Wednesday, August 30, 2006


I don’t believe that Monday is the worst day of the week, but after a Monday like this week’s, I’m willing to reconsider my opinion.

First, my son was on the last two days of summer vacation. While this is a great thing for mommy-son togetherness, this is a bad thing for a writer with two pieces on deadline. During a normal summer day when my son is at home, I can generally get a couple of hours at the desk, but Monday was not normal because my husband was scheduled to work a night shift. Since he was trying to sleep, my son and I tip-toed around the house all afternoon. I thought I’d get to my desk in the evening, about the time my husband left for work. After sleeping for as much of the day as he could, my hubby got up around 3:30 and got ready for work. At 4:00, his job was cancelled. It felt funny to be at my desk when he was sitting downstairs trying to figure out what to do with himself. I decided I would just work at night as I normally do after my husband and child go to bed. At 8:00, I was ready to tuck in my son. That’s when I noticed his pet mouse had died.

I’ll admit that I briefly considered not saying anything. Then I thought about how awful it would be if he found poor Mousey. “Honey, I think Mousey died,” I said, prompting a flood of tears from my eight-year-old.

I checked on my husband, who was watching TV in bed as though it was a typical evening. His sleep-wake clock is now seriously askew. “Mousey died,” I told him, followed by cursing.
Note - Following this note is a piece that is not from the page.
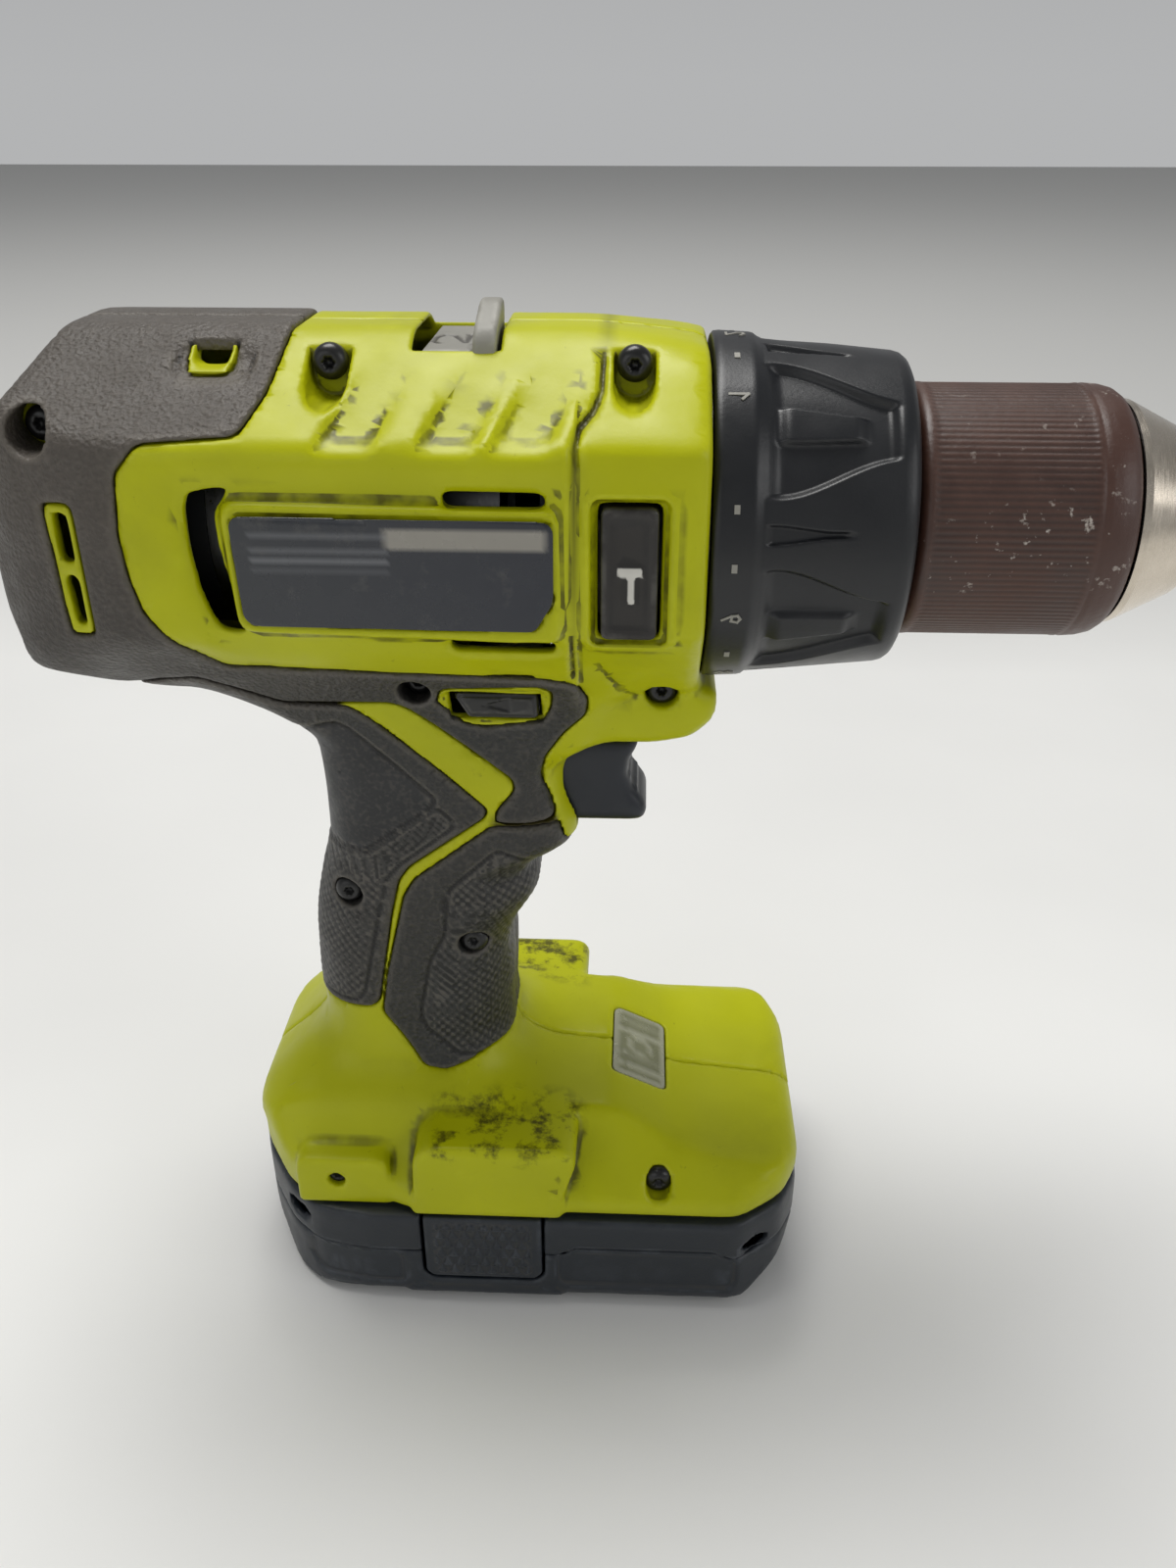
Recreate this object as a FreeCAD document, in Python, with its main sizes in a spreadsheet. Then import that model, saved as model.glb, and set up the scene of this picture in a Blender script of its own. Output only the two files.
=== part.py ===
"""Cordless hammer drill with a keyless chuck and a stem battery, as a parametric assembly.

Frame: +X points forward along the spindle, +Y to the user's left, +Z up. The origin is on the
battery's foot, in the middle of its length, in the plane where the two housing halves meet.
All sizes are millimetres.
"""
import FreeCAD, Part
import Sketcher
import math
import os

doc = FreeCAD.newDocument("cordless_drill")

# ------------------------------------------------------------------ driving dimensions
SIZES = [
    ("spindle_height", 163.5, "spindle axis above the foot"),
    ("housing_wall", 2.8, "wall of the moulded halves"),
    ("skin", 1.4, "thickness of the soft overmould"),
    ("rear_end", -85.5, "rearmost point of the body"),
    ("body_front", 33.5, "front plane of the body"),
    ("body_top", 195.5, "top of the body"),
    ("body_half_width", 33.0, "half width of the main body"),
    ("nose_half_width", 31.0, "half width ahead of the groove"),
    ("groove_x", 12.0, "groove between main body and nose block"),
    ("base_half_length", 59.5, "half length of the base"),
    ("base_half_width", 36.5, "half width of the base"),
    ("base_bottom", 25.2, "underside of the base, on top of the pack"),
    ("shaft_radius", 2.5, "armature shaft"),
    ("can_radius", 21.3, "motor can, outside"),
    ("can_wall", 2.0, "motor can wall"),
    ("can_rear", -48.0, "rear edge of the motor can"),
    ("can_front", 0.0, "front face of the motor can"),
    ("core_radius", 15.8, "armature laminations"),
    ("commutator_radius", 7.5, "commutator"),
    ("commutator_rear", -60.0, "rear edge of the commutator"),
    ("fan_radius", 18.0, "cooling fan"),
    ("gear_module", 0.75, "module of every gear"),
    ("sun_teeth", 12, "teeth of the pinion and of the second sun"),
    ("planet_teeth", 18, "teeth of each planet"),
    ("ring_teeth", 48, "teeth of each ring gear"),
    ("gear_width", 7.2, "face width of the gears"),
    ("first_stage", 8.5, "rear face of the first ring gear"),
    ("second_stage", 19.0, "rear face of the second ring gear"),
    ("planet_pin_radius", 1.6, "planet pins"),
    ("running_gap", 0.05, "radial gap of a running fit"),
    ("case_radius", 22.5, "gear case, outside"),
    ("case_front", 33.2, "front of the gear case barrel"),
    ("neck_radius", 14.0, "gear case neck, outside"),
    ("neck_front", 62.0, "front end of the neck"),
    ("bearing_radius", 11.8, "spindle bearings, outside"),
    ("spindle_radius", 6.0, "output spindle"),
    ("collar_rear", 33.9, "rear edge of the torque collar"),
    ("collar_front", 66.5, "front edge of the torque collar"),
    ("collar_radius", 29.5, "torque collar at its rear"),
    ("collar_front_radius", 26.6, "torque collar at its front"),
    ("chuck_rear", 67.5, "rear edge of the chuck sleeve"),
    ("sleeve_length", 35.5, "length of the chuck sleeve"),
    ("sleeve_radius", 21.5, "chuck sleeve, outside"),
    ("nose_tip", 116.0, "front face of the chuck"),
    ("chuck_bore", 6.75, "radius of the open chuck, 13 mm capacity"),
    ("jaw_radius", 2.8, "chuck jaws"),
    ("jaw_angle", 15.0, "slant of the jaws to the axis, degrees"),
    ("jaw_length", 24.0, "length of a jaw"),
    ("trigger_half_width", 8.0, "half width of the trigger"),
    ("selector_half_length", 19.8, "half length of the direction selector bar"),
    ("pack_half_length", 59.5, "half length of the battery pack"),
    ("pack_half_width", 37.0, "half width of the battery pack"),
    ("pack_wall", 1.6, "wall of the pack's case"),
    ("pack_seam", 14.0, "height of the seam of the pack's case"),
    ("stem_x", -23.0, "middle of the pack's stem"),
    ("stem_half", 10.6, "half width of the stem"),
    ("stem_top", 73.0, "top of the stem"),
    ("cell_radius", 9.1, "battery cell"),
    ("cell_length", 65.0, "battery cell"),
    ("screw_radius", 1.9, "housing screws"),
    ("screw_head_radius", 3.4, "housing screw heads"),
]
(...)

Clearly I wasn’t going to be working anytime before 10:00 p.m.

I didn’t have the heart to abandon my crying son (who immediately lobbied for a new pet – request denied), so I invited him to come downstairs and watch television for a little while. After an hour of America’s Funniest Home Videos, he was recovered enough to go to his room. I wasn’t done writing until 2:00 a.m.

It remindins of this Stephen King quote: “Life isn’t a support-system for writing. It’s the other way around.”

Friday, August 25, 2006

Nothing But Prompts

This week finds me drowning in back-to-school stuff, and when I read what I'd written for this week's entry, well, I rejected my own work. :) Here are some prompts for the 'ol creative juices:

The day after Chad left, Larissa discovered she’d never really known him. Hidden in the apartment's drop ceiling, she found. . . .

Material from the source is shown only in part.